Accompanying Nicko, but riding her polo ponies instead of the show horses is Johnny Wyatt (Gene Raymond). He comes from old money; in fact, his extended family, the Wyatts, live back east on Long Island in a town named after them, Wyattville, this being the days before World War II whan Long Island was not yet suburbs halfway into Suffolk County. But they're living on past glory, and Nicko has Johnny riding her horses more because she sees him as a kept man.

Johnny, meanwhile, finds himself falling for Shelby almost from the moment he meets her, although the feeling isn't quite mutual at first. But he desides to ask her to marry him and take her back to meet his family on Long Island. They, thinking they're from old money and want to stay that way, are highly displeased with the idea of Johnny having married someone like Shelby. They go off to another of the family's residences, although it's one that needs a lot of repairs. The two also get the idea to start a business of a stable for other rich people's horses, but they need the seed capital to start the business.

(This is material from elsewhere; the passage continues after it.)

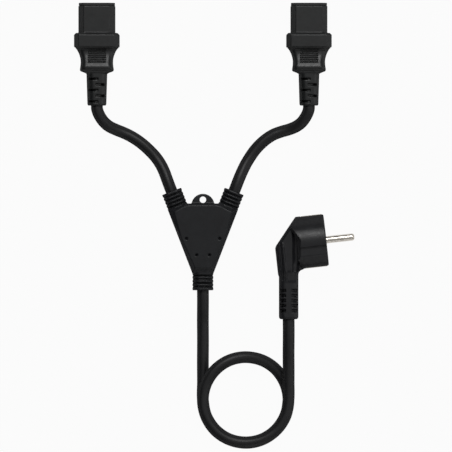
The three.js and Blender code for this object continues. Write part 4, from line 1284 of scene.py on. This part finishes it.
def make_floor():
    """A white floor for the camera and for reflections, and a dim one for all other light."""
    mesh = bpy.data.meshes.new("floor")
    edge = level(circle(0, 0, FLOOR_RADIUS, FLOOR_SIDES), FLOOR_LEVEL)
    mesh.from_pydata(edge, [], [tuple(range(FLOOR_SIDES))])
    floor = link("floor", mesh)
    material = bpy.data.materials.new("floor_white")
    material.use_nodes = True
    tree = material.node_tree
    shader = tree.nodes["Principled BSDF"]
    shader.inputs["Base Color"].default_value = (FLOOR_WHITE, FLOOR_WHITE, FLOOR_WHITE, 1)
    shader.inputs["Roughness"].default_value = FLOOR_ROUGHNESS
    shader.inputs["Specular IOR Level"].default_value = 0.0
    glow = tree.nodes.new("ShaderNodeEmission")
    glow.inputs["Strength"].default_value = 1.0
    path = tree.nodes.new("ShaderNodeLightPath")
    seen = path.outputs["Is Camera Ray"]
    for output in ("Is Glossy Ray", "Is Transmission Ray"):
        total = tree.nodes.new("ShaderNodeMath")
        total.operation = "MAXIMUM"
        tree.links.new(seen, total.inputs[0])
        tree.links.new(path.outputs[output], total.inputs[1])
        seen = total.outputs[0]
    share = tree.nodes.new("ShaderNodeMath")
    share.operation = "MULTIPLY"
    share.inputs[1].default_value = FLOOR_GLOW
    tree.links.new(seen, share.inputs[0])
    mix = tree.nodes.new("ShaderNodeMixShader")
    tree.links.new(share.outputs[0], mix.inputs["Fac"])
    tree.links.new(shader.outputs["BSDF"], mix.inputs[1])
    tree.links.new(glow.outputs["Emission"], mix.inputs[2])
    tree.links.new(mix.outputs["Shader"], tree.nodes["Material Output"].inputs["Surface"])
    mesh.materials.append(material)


def softbox(name, place, width, height, power):
    data = bpy.data.lights.new(name, "AREA")
    data.shape = "RECTANGLE"
    data.size = width
    data.size_y = height
    data.energy = power
    lamp = bpy.data.objects.new(name, data)
    lamp.location = place
    lamp.rotation_euler = (-Vector(place)).to_track_quat("-Z", "Y").to_euler()
    lamp.visible_camera = False
    bpy.context.scene.collection.objects.link(lamp)


def light_studio():
    world = bpy.data.worlds.new("studio")
    world.use_nodes = True
    world.node_tree.nodes["Background"].inputs["Color"].default_value = (1, 1, 1, 1)
    world.node_tree.nodes["Background"].inputs["Strength"].default_value = WORLD_LIGHT
    bpy.context.scene.world = world
    for box in SOFT_BOXES:
        softbox(*box)
    bpy.context.scene.view_settings.view_transform = "Standard"


make_camera()
routes = {"main": main_route(), "left_branch": LEFT_ROUTE, "right_branch": RIGHT_ROUTE}
cables = {name: cable(f"{name}_cable", points) for name, points in routes.items()}
materials = make_materials()
dress_nodes(materials)
make_junction(materials)
plug_pieces = make_plug(materials)
connector_pieces = make_connectors(materials)
far_ends = {
    "main": ("plug", plug_pieces),
    "left_branch": ("connector", connector_pieces["left"]),
    "right_branch": ("connector", connector_pieces["right"]),
}
sheath = materials["cable_jacket"]
for name, (far_end, pieces) in far_ends.items():
    declare_cable(cables[name], sheath, f"{name}_cord")
make_floor()
light_studio()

And who should show up with the possibility of that capital but Fairchild and his yacht. Shelby wants it to be business and borrow the money from Fairchild as a real loan, but Fairchild still has feelings for her. So he invites her aboard his yacht, in part to help him secure another business deal while Johnny is away on business of his own. The only thing is, Fairchild's client brings a chorus girl along, making things look a lot more suspect than they would have been Johnny had accompanied Shelby. Worse is that the chorus girl gets drunk and falls overboard to her death a la Natalie Wood. And then Nicko, who is also a gossipy blankety-blank, was also at the dock seeing Shelby get on the tender to Fairchild's yacht. Fairchild is accused of killing Olga, but only Shelby can save him, and for her to do that might destroy her marriage to Johnny. His family are also worried about the family name.

The Woman in Red is the sort of Depression-era nonsense that you can't really believe could have happened in real life, but the sort of look at the wealthy that you can imagine audiences of the day loving. It's also material that feels like it's been done in a whole lot of othe movies of the era. In later years, there would be a slew of screwball comedies to do it, but in the first half of the 1930s it was a lot of dramas.

Still, Barbara Stanwyck is ever the professional and makes the material work, and even if she wound up in something lousy the movie would still be worth watching just for her. So definitely give The Woman in Red a chance.